State tax rollback possible even as Whitmer, GOP disagree on approach

Gov. Gretchen Whitmer hit the road Tuesday to sell her tax cut plans in metro Detroit as hints revealed room for compromise with the Legislature’s GOP leaders.

Gov. Gretchen Whitmer hit the road Tuesday to sell her tax cut plans in metro Detroit as hints revealed room for compromise with the Legislature’s GOP leaders.

“I have said seniors and working families are where we need to prioritize,” she told a group gathered at a senior citizens center in Detroit.

Whitmer wants to restore a tax break for public pensions. And she wants to expand the earned income tax credit for low-income families.

Billions of dollars in federal recovery funds could help in the short term to offset the revenue loss to the state budget.

“These are ways that we can help people that have played by the rules, are working their tails off, and struggling to get ahead with inflation and all the other pressures,” she said. “That’s why this has to be our focus: Real tax relief for people who need it the most – our senior citizens and our working families.”

There may be room to work there.

Republican Sen. Jim Runestad, who chairs the Senate Finance Committee, wants to raise the personal exemption for older taxpayers.
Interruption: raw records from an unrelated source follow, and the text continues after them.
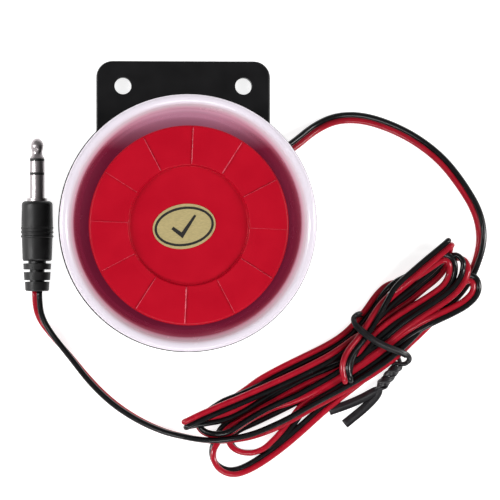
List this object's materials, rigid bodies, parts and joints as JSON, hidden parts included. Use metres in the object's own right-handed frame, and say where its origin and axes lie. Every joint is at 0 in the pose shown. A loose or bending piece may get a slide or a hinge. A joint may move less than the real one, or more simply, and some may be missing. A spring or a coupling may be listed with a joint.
{
  "type": "alarm siren",
  "caption": "Round wired alarm siren with a flat screw plate, white horn, red reflector cap, and a folded twin lead ending in a 3.5 mm jack plug.",
  "frame": {"origin": "on the horn's axis, in the plane of the mounting plate's back face", "axes": "+Z out of the horn's mouth, +Y from the horn's axis towards the plate's screw holes, +X to the side the lead leaves from"},
  "size_m": [0.1112, 0.0996, 0.038],
  "materials": {
    "black_abs": "satin moulded black ABS",
    "white_abs": "glossy white ABS with a lilac cast",
    "red_abs": "satin red ABS",
    "gold_foil": "brushed gold foil",
    "black_rubber": "matt",
    "lead_pvc": "glossy PVC, one red and one black conductor",
    "brass": "plain",
    "ceramic": "silvered",
    "foam": "closed-cell foam",
    "board": "phenolic paper laminate",
    "black_resin": "moulded resin",
    "ferrite": "sintered ferrite",
    "copper": "enamelled copper wire",
    "sleeve_blue": "shrink sleeve",
    "resistor_body": "lacquered",
    "zinc_steel": "zinc plated",
    "black_steel": "black oxide",
    "black_tie": "satin PVC over wire",
    "nickel": "nickel plated",
    "black_pvc": "satin moulded PVC"
  },
  "bodies": {
    "root": {"outer_shell": "black_abs", "mounting_base": "black_abs", "horn_insert": "white_abs", "reflector_cap": "red_abs", "inspection_sticker": "gold_foil", "cord_grommet": "black_rubber", "cord_tails": "lead_pvc", "driver_housing": "black_abs", "piezo_brass_disc": "brass", "piezo_ceramic": "ceramic", "driver_gasket": "foam", "piezo_leads": "lead_pvc", "circuit_board": "board", "siren_chip": "black_resin", "switching_transistor": "black_resin", "booster_core": "ferrite", "booster_winding": "copper", "capacitor": "sleeve_blue", "resistors": "resistor_body", "protection_diode": "black_resin", "board_screws": "zinc_steel", "base_screws": "black_steel", "cord_lead_siren": "lead_pvc", "cord_hank": "lead_pvc", "cord_lead_plug": "lead_pvc", "twist_tie": "black_tie", "plug_tip": "nickel", "plug_ring": "nickel", "plug_sleeve": "nickel", "plug_collar": "nickel", "plug_insulators": "black_resin", "plug_body": "black_pvc", "plug_boot": "black_pvc"}
  },
  "joints": []
}
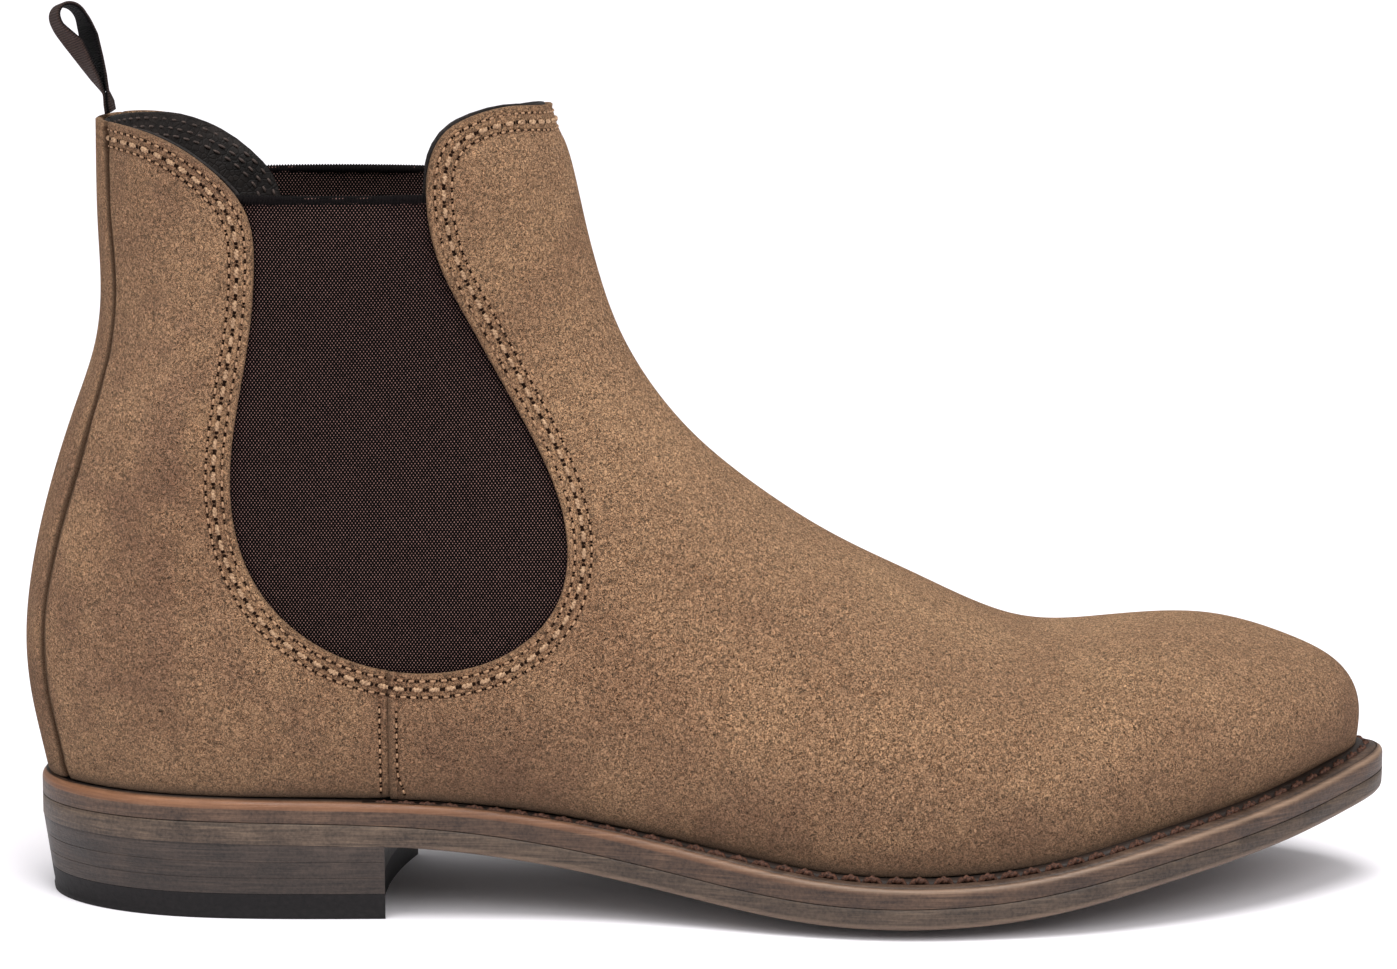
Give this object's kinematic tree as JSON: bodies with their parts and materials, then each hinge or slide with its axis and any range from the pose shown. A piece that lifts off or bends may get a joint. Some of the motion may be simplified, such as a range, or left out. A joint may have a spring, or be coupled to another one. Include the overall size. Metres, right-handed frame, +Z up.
{
  "type": "chelsea boot",
  "caption": "Ankle boot that pulls on: suede upper with elastic side gussets, leather sole on a welt, low stacked heel and a ribbon pull loop at the back.",
  "frame": {"origin": "on the floor, at the middle of the boot's footprint box", "axes": "+X towards the toe, +Z up, -Y towards the outer (lateral) side of this right boot"},
  "size_m": [0.3064, 0.106, 0.2011],
  "materials": {
    "suede_upper": "brown suede, napped, matt",
    "elastic": "dark brown ribbed elastic webbing, matt",
    "lining_leather": "dark smooth leather, semi-matt",
    "ribbon": "dark brown woven ribbon, matt",
    "welt_leather": "brown waxed leather edge, satin",
    "outsole_leather": "stained leather edge, satin",
    "stack_leather": "stained stacked leather, satin",
    "rubber_top_lift": "black-brown rubber, matt",
    "thread": "dark brown twisted waxed thread",
    "insole_board": "natural leather board, matt",
    "cork": "cork, matt",
    "stiffener": "impregnated stiffener cloth, matt",
    "steel": "spring steel, plain",
    "brass": "brass nail, plain"
  },
  "bodies": {
    "boot": {"vamp": "suede_upper", "quarter_lateral": "suede_upper", "quarter_medial": "suede_upper", "back_strip": "suede_upper", "gusset_lateral": "elastic", "gusset_medial": "elastic", "heel_counter": "stiffener", "toe_puff": "stiffener", "lining_vamp": "lining_leather", "lining_quarters": "lining_leather", "welt": "welt_leather", "heel_rand": "welt_leather", "welt_stitch": "thread", "insole_board": "insole_board", "sock_liner": "lining_leather", "cork_filler": "cork", "shank": "steel", "top_lift": "rubber_top_lift", "heel_lift_3": "stack_leather", "heel_lift_2": "stack_leather", "heel_lift_1": "stack_leather", "heel_nail_1": "brass", "heel_nail_2": "brass", "heel_nail_3": "brass", "heel_nail_4": "brass", "heel_nail_5": "brass", "outsole": "outsole_leather"},
    "pull_loop": {"pull_loop": "ribbon"}
  },
  "joints": [
    {"name": "pull_loop_flop", "type": "hinge", "parent": "boot", "child": "pull_loop", "pos_m": [-0.1331, 0, 0.1757], "axis": [0, 1, 0], "range_deg": [-60, 95], "stiffness_Nm_per_rad": 0.004}
  ]
}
“We’re proposing an across-the-board tax cut for everyone who’s over 65 whether they’re back to work because they can’t make ends meet with the inflation, whether they’ve got a 401(k), an IRA, a public pension, a private pension,” he told Michigan Public Radio. “I know we have a meeting coming, trying to get a feel for how open she is to a more broad-based tax cut.”

Republicans also want to roll back corporate income taxes. But Whitmer says that could be a budget-buster in future years. Whitmer says the roughly $2.5 billion plan is not sustainable without big cuts to state services or a new, permanent revenue source.